Goma - The UN High Commissioner for Refugees is to make an urgent visit to Zaire in the next few days to plead for a halt to mass expulsions of Rwandan refugees which threaten to cause another humanitarian disaster in the region.
Panic-stricken Hutus from Rwanda and Burundi fled into eastern Zaire's gorilla parks, forests and lush hills yesterday to escape government troops sent to expel them. The number of people expelled since Saturday soared to more than 11,000 yesterday, mostly forced on to buses and trucks at random amid reports of lootings and beatings. More than 80,000 others have abandoned camps established after last year's brutal Rwandan civil war.
"Entire families are just taking off, running into the woods and national parks," said an exhausted UN field official, as truckloads of refugees were dumped at Rwanda's northwestern border crossing with Zaire. Among those dumped from tucks were several Zaireans grabbed off the streets of Goma by their own troops by accident.
A shrivelled man of about 90 dragged across the 500-yard-wide no man's land a huge sack, which burst on the way. A single shoe, pieces of dirty rags and several pots littered the ground.
Many of the Hutu refugees took part in last year's genocide of some 1 million Tutsis in Rwanda and fear revenge attacks or arrest if they return to a country whose government is now dominated by former Tutsi rebels.
"This is a major humanitarian crisis. We're talking about large numbers," said Carrol Faubert, special envoy to Rwanda and Burundi for the UN High Commissioner for Refugees. "Families are separated, kids attending school are forgotten in the camps and the parents and the rest of the families sent across."
Many refugees complained their makeshift huts in Mugunga camp, until Saturday home to 150,000, were looted by soldiers. UN officials said six Zairean soldiers were punished in Mugunga yesterday for looting.
The UN Secretary General Boutros Boutros-Ghali yesterday asked the UN High Commissioner for Refugees - the most senior international refugee official - to travel to Zaire urgently to "seek an understanding with the government".
Sadako Ogata is expected to travel today or tomorrow. A UN spokesman, Fred Eckhardt, said that an exchange of letters between Mr Boutros-Ghali and the Zairean Prime Minister, Kengo Wa Dondo, indicated that "they are willing to co-operate and it is a matter of nailing down details".

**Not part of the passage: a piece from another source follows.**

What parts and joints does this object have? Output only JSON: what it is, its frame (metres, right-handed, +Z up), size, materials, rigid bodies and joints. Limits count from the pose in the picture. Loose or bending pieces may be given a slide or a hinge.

Zaire has long been frustrated with the presence of the 1 million Hutu refugees who fled during last year's civil war, as well as 70,000 Burundians. Kinshasa says it is unable to cope with the refugees, who have placed an intolerable burden on a region whose inhabitants are little better off than the exiles. Kinshasa took matters into its own hands after the UN Security Council last Thursday decided to suspend its arms embargo against Rwanda.
Zaire's UN ambassador, Lukabu Khabouji N'zaji, told the council at the time that additional weapons for Rwanda would encourage an increased flow of refugees into Zaire. He warned that Zaire could not continue to house hundreds of thousands of refugees at the risk of its own safety and economy.